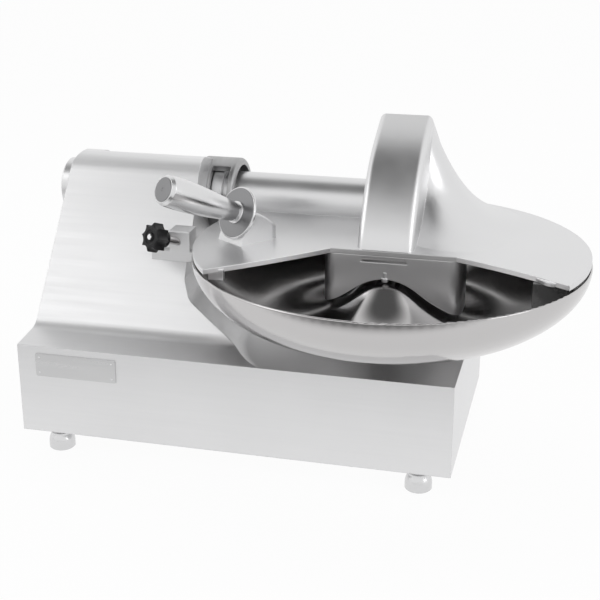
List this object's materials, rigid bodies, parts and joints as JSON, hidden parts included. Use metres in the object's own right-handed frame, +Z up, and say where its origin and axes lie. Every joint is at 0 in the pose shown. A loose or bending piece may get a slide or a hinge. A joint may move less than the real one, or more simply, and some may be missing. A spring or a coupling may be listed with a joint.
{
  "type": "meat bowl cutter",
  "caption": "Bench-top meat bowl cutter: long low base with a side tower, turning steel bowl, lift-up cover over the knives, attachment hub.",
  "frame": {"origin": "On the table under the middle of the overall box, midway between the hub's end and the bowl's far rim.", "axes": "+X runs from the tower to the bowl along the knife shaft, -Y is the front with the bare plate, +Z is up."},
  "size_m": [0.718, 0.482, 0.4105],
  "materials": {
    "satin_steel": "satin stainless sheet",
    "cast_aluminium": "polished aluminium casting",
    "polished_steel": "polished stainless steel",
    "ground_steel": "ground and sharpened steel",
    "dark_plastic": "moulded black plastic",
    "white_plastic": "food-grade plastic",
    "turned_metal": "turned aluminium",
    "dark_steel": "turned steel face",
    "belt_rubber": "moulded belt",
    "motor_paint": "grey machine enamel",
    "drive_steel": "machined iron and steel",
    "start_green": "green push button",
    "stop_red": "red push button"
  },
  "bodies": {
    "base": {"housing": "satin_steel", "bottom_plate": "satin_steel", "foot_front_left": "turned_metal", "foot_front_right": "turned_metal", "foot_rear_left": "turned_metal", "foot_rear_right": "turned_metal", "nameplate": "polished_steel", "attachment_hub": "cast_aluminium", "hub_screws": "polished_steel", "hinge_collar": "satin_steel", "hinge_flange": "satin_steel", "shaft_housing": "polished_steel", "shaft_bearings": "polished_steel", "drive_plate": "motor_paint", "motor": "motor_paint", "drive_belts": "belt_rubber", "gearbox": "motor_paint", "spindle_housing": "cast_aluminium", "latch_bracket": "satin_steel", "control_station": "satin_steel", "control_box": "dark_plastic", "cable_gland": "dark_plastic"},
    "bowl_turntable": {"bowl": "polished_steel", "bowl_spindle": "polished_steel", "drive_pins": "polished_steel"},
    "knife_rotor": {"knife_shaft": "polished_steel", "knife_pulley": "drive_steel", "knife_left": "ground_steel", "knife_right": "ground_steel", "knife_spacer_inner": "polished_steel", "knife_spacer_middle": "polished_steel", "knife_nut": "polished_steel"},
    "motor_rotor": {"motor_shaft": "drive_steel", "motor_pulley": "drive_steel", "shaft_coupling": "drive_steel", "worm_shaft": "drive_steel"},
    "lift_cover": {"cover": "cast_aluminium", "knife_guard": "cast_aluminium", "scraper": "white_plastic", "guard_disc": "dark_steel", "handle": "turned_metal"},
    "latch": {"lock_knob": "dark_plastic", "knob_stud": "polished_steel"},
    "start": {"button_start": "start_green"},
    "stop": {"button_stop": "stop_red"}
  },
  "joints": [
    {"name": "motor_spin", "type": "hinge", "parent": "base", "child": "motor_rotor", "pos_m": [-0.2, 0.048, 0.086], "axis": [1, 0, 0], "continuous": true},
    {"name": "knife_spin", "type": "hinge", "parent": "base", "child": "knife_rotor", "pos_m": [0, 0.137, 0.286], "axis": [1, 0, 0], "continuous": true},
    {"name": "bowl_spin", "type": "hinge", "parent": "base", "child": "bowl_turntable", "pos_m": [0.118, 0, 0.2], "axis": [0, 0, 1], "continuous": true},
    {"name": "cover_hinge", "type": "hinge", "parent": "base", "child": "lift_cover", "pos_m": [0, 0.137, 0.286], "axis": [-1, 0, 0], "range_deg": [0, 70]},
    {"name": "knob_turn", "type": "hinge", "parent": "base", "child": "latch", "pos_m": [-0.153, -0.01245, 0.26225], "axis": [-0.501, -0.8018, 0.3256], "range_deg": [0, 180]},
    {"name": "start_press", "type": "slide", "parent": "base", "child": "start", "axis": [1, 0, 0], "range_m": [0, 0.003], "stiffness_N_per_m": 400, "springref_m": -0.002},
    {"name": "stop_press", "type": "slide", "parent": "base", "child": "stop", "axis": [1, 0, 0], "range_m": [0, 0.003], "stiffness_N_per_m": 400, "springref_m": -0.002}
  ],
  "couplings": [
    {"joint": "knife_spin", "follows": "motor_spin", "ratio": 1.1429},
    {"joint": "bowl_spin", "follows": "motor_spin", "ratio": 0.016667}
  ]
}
☆ ☆ ☆ ☆ ☆ ☆ ☆
* Written problem
State how many lines hold the word "bodies". The number is the whole answer.

* Exercise solution
2